Real estate observers in the US are questioning whether the sector has come to the end of an eight year bull run. So far the downturn has hit the indirect investors hardest, with share values of Real Estate Investment Trusts (or REITs) slashed. While for those with the confidence and financial muscle to play the direct market, values have held up rather better. So what are the options facing European investors who want exposure to the $20trn (Ecu36trn) industry that is American property?
During the 1990s REITs have been the undoubted success story of US property. They are effectively tax-efficient versions of quoted property companies, paying tax only on shareholder dividends. Between 1990 and 1998 the number of REITs listed rose from less than 20 to more than 200, and the market capitalisation of the sector exploded from $9bn to $150bn.
According to David Marks of Jones Lang Wootton this boom was fuelled by a combination of tax efficiency, low cost of capital, cheap buying opportunities and a long term institutional trend away from direct asset ownership in favour of indirect vehicles.
This massive shift of money into REITs came as a challenge to many of the traditional real estate fund managers: their clients were naturally attracted by REITs sparkling performance (in 1996 the sector as a whole produced a total return of 36%) and their greatest asset was their liquidity. Traded on the main US stock exchanges, they overcome one of property's greatest drawbacks which is the time and cost of dealing.

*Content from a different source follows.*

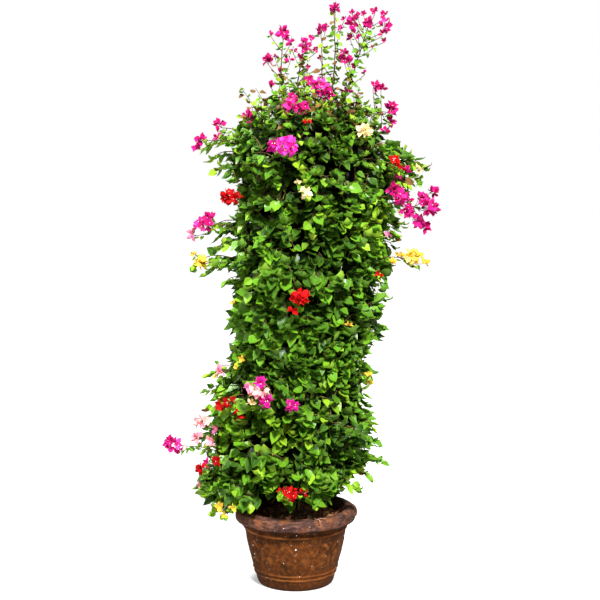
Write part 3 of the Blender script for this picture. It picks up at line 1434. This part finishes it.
def build_soil(draw, shapes):
    floor = POT_FLOOR + SOIL_GAP
    edge = SOIL_TOP - SOIL_BEVEL
    rim = wall_radius(edge) - POT_WALL - SOIL_GAP
    foot = wall_radius(floor) - POT_WALL - SOIL_GAP
    outline = [(foot, floor), (rim, edge), (rim - 0.004, SOIL_TOP - 0.002)]
    for i in range(SOIL_RINGS + 1):
        outline.append((rim - SOIL_BEVEL - (rim - 0.014) * i / SOIL_RINGS, SOIL_TOP))
    soil = turn_up("potting_soil", outline, SOIL_STEPS, "damp soil")
    for vert in soil.data.vertices:
        if vert.co.z > SOIL_TOP - 0.003:
            vert.co.z = soil_height(vert.co.x, vert.co.y)
    place_piece(soil, "soil", "soil")
    litter = Bunch("soil_litter")
    strew_litter(litter, draw, shapes, rim)
    twigs = [(list(map(Vector, points)), first, last) for points, first, last in DRY_TWIGS]
    litter.add_tubes(twigs, "chip", 1)
    litter.finish("soil")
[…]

Most, like the long-established Heitman Financial and the younger but fast-growing LaSalle Partners, were forced to become more entrepreneurial, providing services to the REITs themselves. These ranged from negotiating development and acquisition finance through to construction and property management. It has undoubtedly been profitable business: LaSalle has recently announced the acquisition of the London-based Jones Lang Wootton.

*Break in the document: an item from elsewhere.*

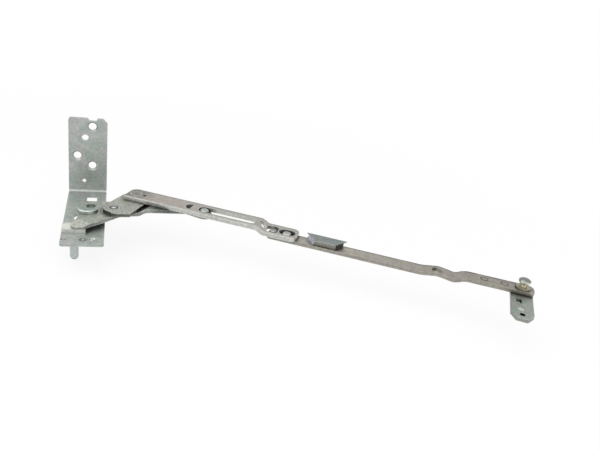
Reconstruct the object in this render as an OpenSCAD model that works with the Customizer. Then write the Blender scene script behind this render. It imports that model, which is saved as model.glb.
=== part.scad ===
// Scissor stay for a tilting and turning window sash.
// A corner bracket screws to the frame. Two levers form an open scissor on it,
// and the long arm that they swing out carries the sash on a stud and a hanging tab.
// Millimetres, Z up. The origin is the locating pin's axis at the underside of the bracket.

/* [Corner bracket] */

// Width of the bracket
bracket_w = 25; // [24:0.5:30]
// Height of the leg above the base plate
leg_h = 52.7; // [52:0.5:70]
// Length of the base plate in front of the leg
plate_len = 80.7; // [80:0.5:90]
// Sheet thickness of the bracket
bracket_t = 2; // [1.6:0.1:2.4]
// Inside radius of the bend
bend_r = 2; // [1:0.5:3]
// Screw holes in the leg
screw_d = 5.1; // [4.4:0.1:5.4]

/* [Locating pin] */

// Diameter of the locating pin
pin_d = 5.2; // [4:0.1:6]
// How far the pin stands out below the bracket
pin_drop = 18.5; // [10:0.5:25]

/* [Scissor levers] */

// Thickness of the lever and arm sheet
lever_t = 2.4; // [2:0.1:2.8]
// Free space between two levers that slide over each other
lever_gap = 0.1; // [0.05:0.05:0.2]
// Distance from the main pivot to the scissor rivet
crank_len = 16; // [15.5:0.25:17]
// Distance from the scissor rivet to the arm's rivet
upper_len = 23.4; // [22.5:0.1:24]
// Diameter of the main pivot's disc
disc_d = 12.7; // [11.5:0.1:13]

/* [Arm] */

// Width of the slotted link
link_w = 15.7; // [15:0.1:17]
// Width of the long slot
slot_w = 7.7; // [7:0.1:8.5]
// Width of the long bar
bar_w = 9.9; // [9:0.1:12]
// Distance along the arm from its pivot to the stud
stud_reach = 257; // [240:1:300]

/* [Stud and tab] */

// Diameter of the stud's head
stud_head_d = 7.4; // [6.6:0.1:8.6]
// Diameter of the stud's stem
stud_stem_d = 4; // [3.6:0.1:4.4]
// Width of the hanging tab
tab_w = 13.1; // [12:0.1:14]
// Length of the tab from the stud to its tip
tab_len = 34; // [33:0.5:40]

/* [Fits] */

// Radial clearance where a piece turns on a rivet
running_fit = 0.05; // [0.02:0.01:0.1]
// Radial clearance where a rivet is seated for good
seat_fit = 0.02; // [0.01:0.01:0.04]

/* [Hidden] */

$fn = 64;
cut = 1;

// Levels of the stacked sheets, counted from the top of the base plate
pitch = lever_t + lever_gap;
function level(n) = n * pitch;

// Places on the bracket, from its left edge, the leg's front face and the plate's top
pin_at = [7.2, -61.3];
pivot_at = [14.2, -43.5];
socket_at = pivot_at + [1.9, 2.0];
leg_screw_x = 15.4;
upper_screw_z = leg_h - 5.6;
lower_screw_z = 19.4;
side_screw_at = [5.7, 26.3];
plain_hole_at = [10.7, 39.2];
diamond_at = [10.1, 7.9];
countersink_d = screw_d + 1.9;
plain_hole_d = 4.4;
diamond_side = 2.5;
plate_hole_at = [17, 5.7 - plate_len];
plate_hole_d = 4;
pin_seat_d = pin_d - 1;

// The scissor at rest
crank_angle = 1;
upper_angle = 51.8;
arm_angle = -28.5;
scissor_at = pivot_at + crank_len * [cos(crank_angle), sin(crank_angle)];
arm_at = scissor_at + upper_len * [cos(upper_angle), sin(upper_angle)];
slide_u = 49.2;
slide_at = arm_at + slide_u * [cos(arm_angle), sin(arm_angle)];

// Rivets and pins
journal_d = 9;
eccentric_shank_d = 6;
eccentric_foot_d = eccentric_shank_d + 2.4;
bar_shank_d = 3.6;
washer_t = 0.8;
scissor_rivet_d = 5.6;
scissor_head_d = 8.2;
arm_rivet_d = 5;
arm_head_d = 7.3;
slide_pin_d = 5.6;
head_sink = 0.8;

// The lower lever bends up across this line before the slide pin's end
bend_at = [40, -53.7];
bend_turn = 59;
lower_end_r = 5;

// Places along the arm, from its pivot
link_start = -5.6;
step_start = 87.5;
step_end = 91.5;
link_end = 114;
slot_end = 85.5;
first_opening_u = 40;
clamp_u = 97.6;
joint_u = 106.6;
bar_start = 94.2;
bar_z = level(2) - lever_t;
wave_peak = stud_reach - 51.5;
wave_rise = 1.7;
bar_end = stud_reach + 7;
bar_end_w = bar_w + 0.4;
bar_offset = -0.4;
block_u = 119.2;
block_far = 4.9;
block_near = -4.1;
block_skew = 7.4;
rivet_inner_u = stud_reach - 23.3;
rivet_outer_u = stud_reach - 11;
bar_rivet_d = 4;

// The tab hangs from the stud, a little off square
tab_lean = -93.4;
tab_z = bar_z;
tab_foot_t = 0.9;
tab_hole_at = [23.6, -0.9];
tab_hole_d = 2.8;

// Frames of the drawing

module in_bracket() {
  translate([-pin_at.x, -pin_at.y, bracket_t]) children();
}

module in_arm() {
  in_bracket() translate([arm_at.x, arm_at.y, 0]) rotate(arm_angle) children();
}

module at(p, z = 0) {
  translate([p.x, p.y, z]) children();
}

// Shared shapes

// A flat strap with two round ends joined by their outer tangents
module strap(a, ra, b, rb) {
  turn = atan2(b.y - a.y, b.x - a.x);
  lean = acos((ra - rb) / norm(b - a));
  up = [cos(turn + lean), sin(turn + lean)];
  down = [cos(turn - lean), sin(turn - lean)];
  translate(a) circle(r = ra);
  translate(b) circle(r = rb);
  polygon([a + ra * up, a + ra * down, b + rb * down, b + rb * up]);
}

// A rectangle from corner to corner with four corner radii, from low left round to high left
module rounded_box(low, high, r) {
  difference() {
    translate(low) square(high - low);
    corner_bite(low, 0, r[0]);
    corner_bite([high.x, low.y], 90, r[1]);
    corner_bite(high, 180, r[2]);
    corner_bite([low.x, high.y], 270, r[3]);
  }
}

// What a rounded corner loses, for a corner that opens up and right before it is turned
module corner_bite(p, turn, r) {
  if (r > 0) translate(p) rotate(turn) difference() {
    translate([-cut, -cut]) square(r + cut);
    translate([r, r]) circle(r = r);
  }
}

// A point just inside the rim of a round, where a straight edge meets it
function rim(centre, r, turn) = centre + 0.985 * r * [cos(turn), sin(turn)];

function unit(v) = v / norm(v);
function edge_normal(line, i) = unit([line[i].y - line[i + 1].y, line[i + 1].x - line[i].x]);
function side_step(line, i) =
  i == 0 ? edge_normal(line, 0) :
  i == len(line) - 1 ? edge_normal(line, i - 1) :
  (edge_normal(line, i - 1) + edge_normal(line, i))
    / (1 + edge_normal(line, i - 1) * edge_normal(line, i));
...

One of their key roles has been running managed funds to hold baskets of REITs. The influential Dutch investors, who have been leading the way into indirect investments, are reputed to have bought as much as $1bn of REITs.
However, it now looks as though, temporarily at least, the gloss has gone off REITs.
According to LaSalle Partners' 'Market Watch' research for the third quarter of 1998, REITs have been hit by a combination of negative factors. First came a tightening in the property debt market, which REITs need to tap to fund their operations since they are legally obliged to distribute 95% of profits to shareholders. Some fear this is now heading into a full-scale credit crunch, since Federal Reserve officials visited several key property lenders and warned them against becoming over-exposed to REIT borrowers.
And second came the stock-market slump at the end of August which knocked a further 10% off REIT prices. This devastating one-two left REITs on the ropes.
But LaSalle points out that this sudden shift in sentiment is not reflected in the actual property markets: the assets which underlie REITs are still performing.
This year, for the first time since 1983, less than 10% of all office buildings in the US are vacant. While this does not look like a shortage by European standards, rents are still rising faster than inflation.
In the industrial sector vacancies nationwide stand at 7.1% and over the past year rents have grown by 5.3%. However, with a surge in development activity and short construction times there is potential for supply to grow and rental growth to slow.
Apartment buildings typically form a substantial part of US property portfolios, and here vacancies are running at around 5% while rents grew by 3.1% in 1997.
In the hotels sector the picture is less bright, with a surge in construction bringing new hotel rooms to the market at a time when business executives are just beginning to cut back on travel. Average occupancy levels in US hotels fell during 1997 to 64.5% and they are expected to reach 61% in three years' time.
Only in the retail sector is there current cause for concern, and this is due to the functional obsolescence of many older secondary shopping malls as much as to any cut-back in retailers' expansion. From a low of 7.6% in 1994, retail vacancies are now back well above 10% and accordingly rents are virtually static.
But as much as sector performance, LaSalle's case for US property is based on economic fundamentals. The amount of new capital being invested in real estate is below the level at the peak of the last cycle in 1987. It is still rising but at a relatively slow rate. New construction volumes are still relatively low, although they are rising. Finally, property yields are much higher than they were in 1987 or 1988 even though US interest rates are much lower than at that time. The result is that many more property acquisitions are self-financing and do not have to generate capital or rental growth for an acceptable return.
So which set of observers are correct? The quoted REIT market is in disarray while the direct property market is still moving ahead steadily. REIT share prices are a forward-looking measure, reflecting investor sentiment about future growth prospects and the bears would say that their decline presages a downturn in direct property values.
But the big danger for US property is that this might turn out to be a self-fulfiling prophecy. REITs now own 8% of all US commercial investment property, and even as recently as last spring some were forecasting that this number would grow to 50% within 10 years. With their access to debt finance curtailed and nobody wanting to take new paper, REITs are finding it almost impossible to make new acquisitions. With such a major group of players out of the market, capital values of direct properties could just take a turn downwards regardless of the fundamentals.